By Ernst Wittmann, Global Account Director MEA & Country Manager – Southern Africa, at TCL Communications
Over the next decade, a new wave of digital technologies is set to reshape how we live and work. It is imperative that women play an equal role in shaping their impact. Not only should the new opportunities these technologies create be open to all, it is also critical to tap into diverse experiences and perspectives to unlock their full value.
Despite the steps we have taken towards gender equality in most industries, women remain underrepresented in information technology. Just 23% of tech jobs are held by women in South Africa, according to the website, WomenInTech.co.za. Given the growing importance of digital tech in our day to day lives, this gender gap cannot be tolerated.
Consider these stats from EY: women are predicted to lose five jobs for every job gained through automation, compared to only three for men. EY argues that it’s not just that women hold many of the jobs that might be automated in the next decade – it’s also that women entrepreneurs are not gaining access to digital tools that could be a game changer for them.
For these reasons, it’s important that women embrace digital technology as an enabler and take a leading role in driving adoption of new technologies. Let’s take a look at the opportunities artificial intelligence (AI), blockchain and the Internet of Things (IoT) are creating for women.
- AI and automation
The rise of AI is one of the most exciting trends in digital technology at the moment. Intelligent systems are taking a bigger role in our lives, whether by recommending personalised music playlists, answering our questions via a chatbot or voice assistant, or helping banks and insurance companies to flag possible incidents of fraud.
Any woman who pursues a career in AI-related fields will find enormous demand for her skills in the market. But by EY’s estimates women currently hold only 20% of roles creating bots in major tech companies – meaning that they are under-represented in one of the careers of the future.
This is especially concerning when one looks at AI’s growing influence in our lives – from recruitment to loan applications. If women are under-represented in AI, there is a real danger that many of the biases of our unequal society will become deeply embedded into AI systems. This is because AI learns from the data it is fed by its developers.
One example of this was an algorithm Amazon developed to rate candidates for software developer jobs and other technical posts. The computer models unfairly favoured male candidates based on nothing more than the fact that the bulk of successful resumes in its database were from men.
When one flips this around, it’s possible to envision building AI solutions that remove human bias and unfair discrimination from decision-making—helping to create a fairer world where technology assesses applications for jobs, home loans, and so on, without the impact of human prejudices.
By 2025, the IoT market is expected to grow to around 75 billion connected devices—cars, home appliances and sensors, wearable computers, smart office tools, equipment in smart factories, and more besides. As with AI, this technology will have an increasingly large impact on our daily lives.
That’s why it’s critical for women to get involved—the tech industry has not always grasped what women customers are looking for. Organisations such as Women of Wearables are trying to change this by championing solutions tailored to women’s health, privacy and professional concerns.

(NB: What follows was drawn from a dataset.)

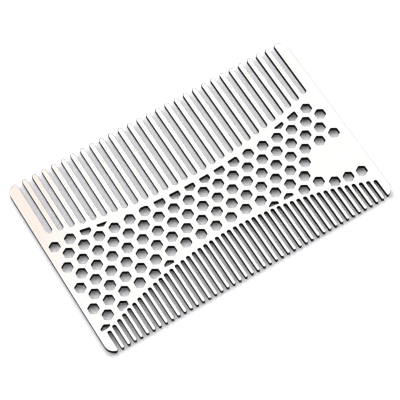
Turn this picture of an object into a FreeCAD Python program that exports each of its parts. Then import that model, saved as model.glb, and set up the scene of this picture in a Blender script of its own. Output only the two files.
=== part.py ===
import FreeCAD, Part

# Card-sized steel beard comb.  The comb is one flat sheet: 27 coarse teeth along one long edge, 44 fine teeth along
# the other, a wide guard at each end of both rows, and between them a waisted spine with hexagonal holes.
#
# Frame, in millimetres: the comb lies flat on Z = 0.  The origin is the middle of its lower face, +X runs along its
# length and +Y points to the tips of the coarse teeth.
#
# Each tooth and guard is a solid of its own that meets the spine face to face just above its two rounded roots, so
# the gaps between the teeth stay open.

import math
import os
from collections import namedtuple

V = FreeCAD.Vector

# The sheet, the size of a bank card
LENGTH = 85.60
WIDTH = 53.98
THICKNESS = 1.30
CORNER_RADIUS = 2.80

# One row of teeth.  Its roots lie on an arc that bulges towards the spine, and its tips lie on the sheet's edge.
#   direction   +1 for the edge at +Y, -1 for the edge at -Y
#   teeth       number of teeth between the two guards
#   pitch       tooth to tooth
#   gap         clear width between two teeth
#   shift       how far the whole row is set off along X
#   root        distance from the X axis to the arc of the roots, at mid-length
#   arc_radius  radius of the arc of the roots
#   land        plain band between the roots and the holes
ToothRow = namedtuple("ToothRow", "direction teeth pitch gap shift root arc_radius land")
COARSE = ToothRow(direction=1, teeth=27, pitch=2.883, gap=1.56, shift=-0.05, root=4.60, arc_radius=145.6, land=1.62)
FINE = ToothRow(direction=-1, teeth=44, pitch=1.818, gap=0.98, shift=0.14, root=13.44, arc_radius=105.2, land=0.67)

# Hexagonal holes: rows of regular hexagons with a corner up, every second row shifted by half a pitch
HOLE_ACROSS_FLATS = 2.71
HOLE_PITCH = 4.5135
HOLE_ROW_PITCH = 3.3146
TOP_ROW_Y = 5.84
FIRST_HOLE_X = -40.07

# The runs of holes in each row, from the top row down, as first and last hole
HOLE_RUNS = [
    [(0, 3), (15, 17)],
    [(0, 17)],
    [(0, 17)],
    [(0, 17)],
    [(0, 15)],
    [(0, 14)],
    [(0, 5), (12, 15)],
    [(0, 1)],
    [(0, 0)],
]

# Holes, as row and place in the row, that are cut off flat this far above their middle
HALF_HOLES = [(6, 5), (6, 13), (8, 0)]
HALF_HOLE_CUT = 0.20

# Three holes that follow the edge of the spine at the right-hand end instead of the rows
END_HOLES = [(31.2, -16.2), (35.0, -16.9), (38.9, -17.3)]


def root_distance(row, x):
    """Distance from the X axis to the arc of a row's roots, at x."""
    return row.root + row.arc_radius - math.sqrt(row.arc_radius ** 2 - x ** 2)


def gap_middles(row):
    """X of the middle of each gap of a row: one more gap than teeth."""
    return [(i - row.teeth / 2) * row.pitch + row.shift for i in range(row.teeth + 1)]


def end_gap(row, end):
    """X of the middle of the last gap at one end (-1 or +1)."""
    return gap_middles(row)[0 if end < 0 else -1]


def joint_distance(row, x):
    """Distance from the X axis to where the gap at x stops being parallel, which is where the teeth are joined on."""
    return root_distance(row, x) + row.gap / 2


def upright(points_and_arcs):
    """Closed face from a list of steps.  A step is a point, or a pair (middle, end) of an arc."""
    edges = []
    here = points_and_arcs[0]
    for step in points_and_arcs[1:]:
        if isinstance(step, tuple):
            middle, end = step
            edges.append(Part.Arc(here, middle, end).toShape())
        else:
            end = step
            edges.append(Part.LineSegment(here, end).toShape())
        here = end
    return Part.Face(Part.Wire(edges))


def sheet(face):
    """The sheet's full thickness of a flat face."""
    return face.extrude(V(0, 0, THICKNESS))


def tooth(row, number):
    """One tooth: a straight bar with a fully rounded tip."""
    left_gap, right_gap = gap_middles(row)[number:number + 2]
    left = left_gap + row.gap / 2
    right = right_gap - row.gap / 2
    tip_radius = (right - left) / 2
    side = row.direction
    shoulder = side * (WIDTH / 2 - tip_radius)
    return sheet(upright([
        V(left, side * joint_distance(row, left_gap)),
        V(left, shoulder),
        (V((left + right) / 2, side * WIDTH / 2), V(right, shoulder)),
        V(right, side * joint_distance(row, right_gap)),
        V(left, side * joint_distance(row, left_gap)),
    ]))


def guard(row, end):
    """The guard beside the last gap at one end (-1 or +1): the card's corner outside, a tooth's rounding inside."""
    outer = LENGTH / 2
    inner = abs(end_gap(row, end)) + row.gap / 2
    tip_radius = (row.pitch - row.gap) / 2
    card_centre = V(outer - CORNER_RADIUS, WIDTH / 2 - CORNER_RADIUS)
    between = CORNER_RADIUS - tip_radius
    across = inner + tip_radius - card_centre.x
    tip_centre = V(inner + tip_radius, card_centre.y + math.sqrt(between ** 2 - across ** 2))
    meeting = math.atan2(tip_centre.y - card_centre.y, across)

    def on(centre, radius, angle):
        return centre + V(radius * math.cos(angle), radius * math.sin(angle))

    base = joint_distance(row, end_gap(row, end))
    steps = [
        V(outer, base),
        V(outer, card_centre.y),
        (on(card_centre, CORNER_RADIUS, meeting / 2), on(card_centre, CORNER_RADIUS, meeting)),
        (on(tip_centre, tip_radius, (meeting + math.pi) / 2), V(inner, tip_centre.y)),
        V(inner, base),
        V(outer, base),
    ]
    face = upright(steps)
    if end < 0:
        face = face.mirror(V(0, 0, 0), V(1, 0, 0))
    if row.direction < 0:
        face = face.mirror(V(0, 0, 0), V(0, 1, 0))
    return sheet(face)


def scalloped_edge(row):
    """Steps along the spine's edge under a row of teeth, from -X to +X: a round root for each gap."""
    side = row.direction
    steps = []
    for x in gap_middles(row):
        level = side * joint_distance(row, x)
        steps.append(V(x - row.gap / 2, level))
        steps.append((V(x, side * root_distance(row, x)), V(x + row.gap / 2, level)))
    return steps


def land_disc(row):
    """The disc that no hole enters: the arc of a row's roots with its plain band."""
    centre = V(0, row.direction * (row.root + row.arc_radius))
    return Part.Face(Part.Wire(Part.makeCircle(row.arc_radius + row.land, centre)))


def hexagon(x, y):
    """Regular hexagon with a corner up."""
    corner = HOLE_ACROSS_FLATS / math.sqrt(3)
    turns = [math.radians(90 + 60 * i) for i in range(7)]
    return Part.Face(Part.makePolygon([V(x + corner * math.cos(a), y + corner * math.sin(a)) for a in turns]))


def hole(row_number, place):
    """One hole of the rows, cut off where it would enter a land."""
    shift = HOLE_PITCH / 2 if row_number % 2 else 0
    x = FIRST_HOLE_X + place * HOLE_PITCH + shift
    y = TOP_ROW_Y - row_number * HOLE_ROW_PITCH
    face = hexagon(x, y)
    if (row_number, place) in HALF_HOLES:
        face = face.cut(Part.makePlane(HOLE_PITCH, HOLE_PITCH,
                                       V(x - HOLE_PITCH / 2, y + HALF_HOLE_CUT - HOLE_PITCH)))
    for row in (COARSE, FINE):
        face = face.cut(land_disc(row))
    return face


def holes():
    """All the holes of the spine, as flat faces."""
    faces = [hexagon(x, y) for x, y in END_HOLES]
    for row_number, runs in enumerate(HOLE_RUNS):
        for first, last in runs:
            faces += [hole(row_number, place) for place in range(first, last + 1)]
    return faces


def spine():
    """The waisted web between the two rows of teeth."""
    end = LENGTH / 2
    corners = {
        (side, row): V(side * end, row.direction * joint_distance(row, end_gap(row, side)))
        for side in (-1, 1) for row in (COARSE, FINE)
    }
    steps = [corners[-1, FINE], corners[-1, COARSE]]
    steps += scalloped_edge(COARSE)
    steps += [corners[1, COARSE], corners[1, FINE]]
    fine_edge = scalloped_edge(FINE)
    # The fine edge is walked back from +X to -X, so each arc runs from its end to its start
    for start, (middle, finish) in reversed(list(zip(fine_edge[0::2], fine_edge[1::2]))):
        steps += [finish, (middle, start)]
    steps.append(corners[-1, FINE])
    web = upright(steps).cut(Part.Compound(holes()))
    return sheet(web)


NODES = {
    "spine": [spine()],
    "coarse_teeth": [tooth(COARSE, i) for i in range(COARSE.teeth)],
    "fine_teeth": [tooth(FINE, i) for i in range(FINE.teeth)],
    "coarse_end_guards": [guard(COARSE, end) for end in (-1, 1)],
    "fine_end_guards": [guard(FINE, end) for end in (-1, 1)],
}

os.makedirs("parts", exist_ok=True)
for name, shapes in NODES.items():
    solids = [solid for shape in shapes for solid in shape.Solids]
    node = Part.Compound(solids)
    node.exportStep(f"parts/{name}.step")
    print(name, len(solids), "solids", round(node.Volume, 2), "mm3", node.isValid())
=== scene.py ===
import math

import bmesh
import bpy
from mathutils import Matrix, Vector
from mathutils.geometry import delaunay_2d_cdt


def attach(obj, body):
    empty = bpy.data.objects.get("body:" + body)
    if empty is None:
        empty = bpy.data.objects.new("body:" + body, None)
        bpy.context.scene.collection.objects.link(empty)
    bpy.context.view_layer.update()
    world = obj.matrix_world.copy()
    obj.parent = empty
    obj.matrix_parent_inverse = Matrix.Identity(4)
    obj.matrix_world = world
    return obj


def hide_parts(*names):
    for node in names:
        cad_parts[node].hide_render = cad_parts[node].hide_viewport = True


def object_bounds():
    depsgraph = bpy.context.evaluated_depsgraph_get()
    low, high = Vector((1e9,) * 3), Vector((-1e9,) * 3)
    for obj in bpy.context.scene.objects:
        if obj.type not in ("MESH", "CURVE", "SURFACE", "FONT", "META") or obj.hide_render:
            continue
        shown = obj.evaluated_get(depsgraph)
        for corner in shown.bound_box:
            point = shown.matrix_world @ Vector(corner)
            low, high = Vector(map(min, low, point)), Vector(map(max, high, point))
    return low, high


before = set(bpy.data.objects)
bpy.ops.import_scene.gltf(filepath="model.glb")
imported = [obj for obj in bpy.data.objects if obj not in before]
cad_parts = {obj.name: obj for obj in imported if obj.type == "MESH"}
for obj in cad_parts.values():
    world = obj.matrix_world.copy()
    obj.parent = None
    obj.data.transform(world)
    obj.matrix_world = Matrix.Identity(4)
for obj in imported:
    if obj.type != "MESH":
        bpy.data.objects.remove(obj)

# Card-sized steel beard comb, lying flat on a white table top.
#
# The comb is one piece of sheet steel, so one seamless mesh stands for all the CAD nodes.  Its outline and
# its holes are the CAD solids' own; what is added here is the finish: tumbled edges, eased corners in the
# holes, brushed faces and cut walls.  Lengths are in metres, in the CAD frame.  A pattern's size is that of
# its cells along X, Y and Z.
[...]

For example, we’re seeing ‘FemTech’ health wearable solutions that encompass functionality for periods, fertility and motherhood – issues that have been ignored in male-led, ‘gender-blind’ app and device development processes.
Blockchain and cryptocurrency have been viewed as a boys’ club, but that is changing fast. Apart from blockchain’s potential role in changing how we transact and how many corporate business processes work, there is growing excitement about using it to empower marginalised, financially excluded people.
In many poorer parts of the world, women are under- or unbanked. They have worse access to financial services than men. In turn, this often means they need to travel long distances when they need to make a payment or remittance, or that they need to store money under their beds. Blockchain could offer tools that solve age old-problems for the financially excluded, such as digital identity management, credit scoring, storing savings and simple, trusted transactions.